Logo Questions Linux Laravel Mysql Ubuntu Git Menu
 

Jupyter notebook display two pandas tables side by side

I have ended up writing a function that can do this: [update: added titles based on suggestions (thnx @Antony_Hatchkins et al.)]

from IPython.display import display_html
from itertools import chain,cycle
def display_side_by_side(*args,titles=cycle([''])):
    html_str=''
    for df,title in zip(args, chain(titles,cycle(['</br>'])) ):
        html_str+='<th style="text-align:center"><td style="vertical-align:top">'
        html_str+=f'<h2>{title}</h2>'
        html_str+=df.to_html().replace('table','table style="display:inline"')
        html_str+='</td></th>'
    display_html(html_str,raw=True)
  

Example usage:

df1 = pd.DataFrame(np.arange(12).reshape((3,4)),columns=['A','B','C','D',])
df2 = pd.DataFrame(np.arange(16).reshape((4,4)),columns=['A','B','C','D',])
display_side_by_side(df1,df2,df1, titles=['Foo','Foo Bar']) #we left 3rd empty...

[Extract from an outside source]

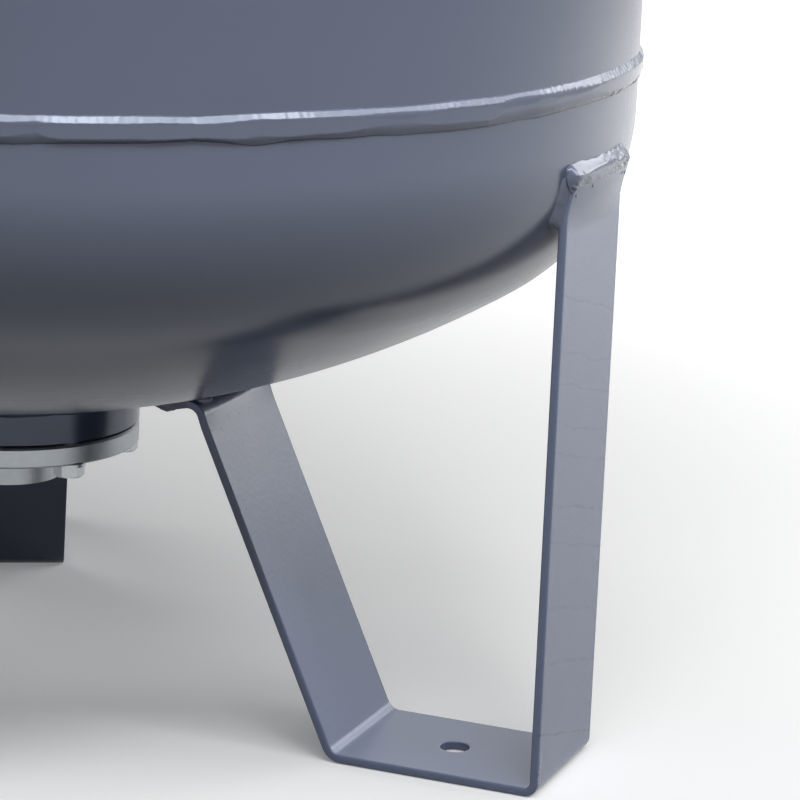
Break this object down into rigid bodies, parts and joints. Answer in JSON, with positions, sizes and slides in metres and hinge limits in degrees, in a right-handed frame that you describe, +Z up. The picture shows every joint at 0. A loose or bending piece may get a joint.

enter image description here


You could override the CSS of the output code. It uses flex-direction: column by default. Try changing it to row instead. Here's an example:

import pandas as pd
import numpy as np
from IPython.display import display, HTML

CSS = """
.output {
    flex-direction: row;
}
"""

HTML('<style>{}</style>'.format(CSS))

Jupyter image

You could, of course, customize the CSS further as you wish.

If you wish to target only one cell's output, try using the :nth-child() selector. For example, this code will modify the CSS of the output of only the 5th cell in the notebook:

CSS = """
div.cell:nth-child(5) .output {
    flex-direction: row;
}
"""

Starting from pandas 0.17.1 the visualization of DataFrames can be directly modified with pandas styling methods

To display two DataFrames side by side you must use set_table_attributes with the argument "style='display:inline'" as suggested in ntg answer. This will return two Styler objects. To display the aligned dataframes just pass their joined HTML representation through the display_html method from IPython.

With this method is also easier to add other styling options. Here's how to add a caption, as requested here:

import numpy as np
import pandas as pd   
from IPython.display import display_html 

df1 = pd.DataFrame(np.arange(12).reshape((3,4)),columns=['A','B','C','D',])
df2 = pd.DataFrame(np.arange(16).reshape((4,4)),columns=['A','B','C','D',])

df1_styler = df1.style.set_table_attributes("style='display:inline'").set_caption('Caption table 1')
df2_styler = df2.style.set_table_attributes("style='display:inline'").set_caption('Caption table 2')

display_html(df1_styler._repr_html_()+df2_styler._repr_html_(), raw=True)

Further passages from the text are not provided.